Entre deux écoles historiques si différentes, imitons Montesquieu au moment où il va s’enfoncer dans les voies obscures du moyen âge; ayons présentes à l’esprit ces paroles que le dieu du jour adresse à son fils Phaéton quand il lui cède les rênes du céleste attelage : « suis la route du milieu, » inter utrumque tene. La vérité n’est pas néo-guelfe, elle n’est pas davantage néo-gibeline. La papauté et l’empire ne sont pas tout, il y a encore la nation, c’est-à-dire les communes, qui avaient une vie individuelle très puissante.

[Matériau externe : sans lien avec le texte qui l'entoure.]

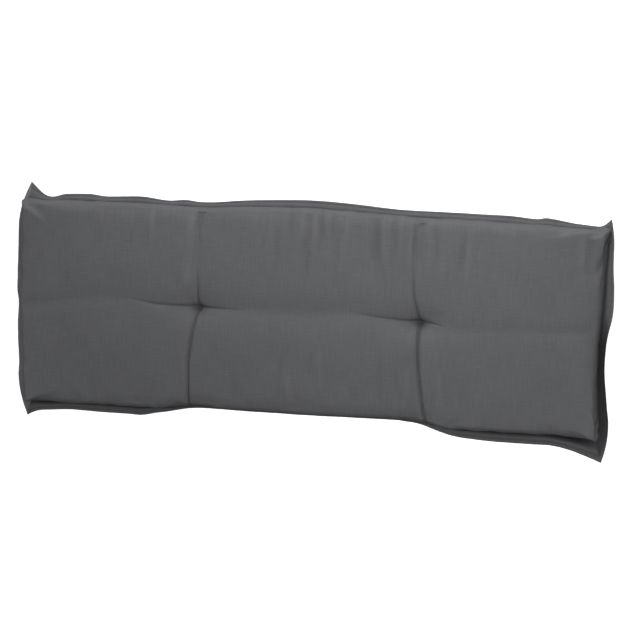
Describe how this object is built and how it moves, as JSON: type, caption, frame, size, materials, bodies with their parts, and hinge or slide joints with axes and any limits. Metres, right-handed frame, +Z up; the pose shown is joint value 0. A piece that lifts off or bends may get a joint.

Dans les déclarations de Grégoire VII et des papes qui ont soutenu les mêmes doctrines, le pouvoir pontifical est comparé au soleil, astre souverain, source de toute clarté, et le pouvoir des empereurs et des rois à la lune, astre inférieur et dont l’éclat est emprunté au soleil[2]. Il semblerait que les historiens italiens, ne voyant que ces deux astres dans le firmament de leur histoire, croient volontiers que tout est fait, s’ils ont décidé lequel des deux est le soleil ou la lune; mais, outre la lune et le soleil, il y a la terre. Entre les souverains et l’église, il y avait les communes, et elles ne faillirent pas à la fortune qui les favorisait. La puissance et la liberté durables sont celles qui se sont créées elles-mêmes, les communes italiennes le montrèrent une fois de plus; elles furent redevables de leur existence surtout à leurs propres efforts et à l’habileté avec laquelle elles profitèrent des chances heureuses du sort. Florence grandit par la résolution et par le courage de ses habitans tout au moins

  1. Tacite, Annales, I, 79.
  2. On rencontre cette idée dans la Satire Ménippée, qui l’attribue à Innocent III.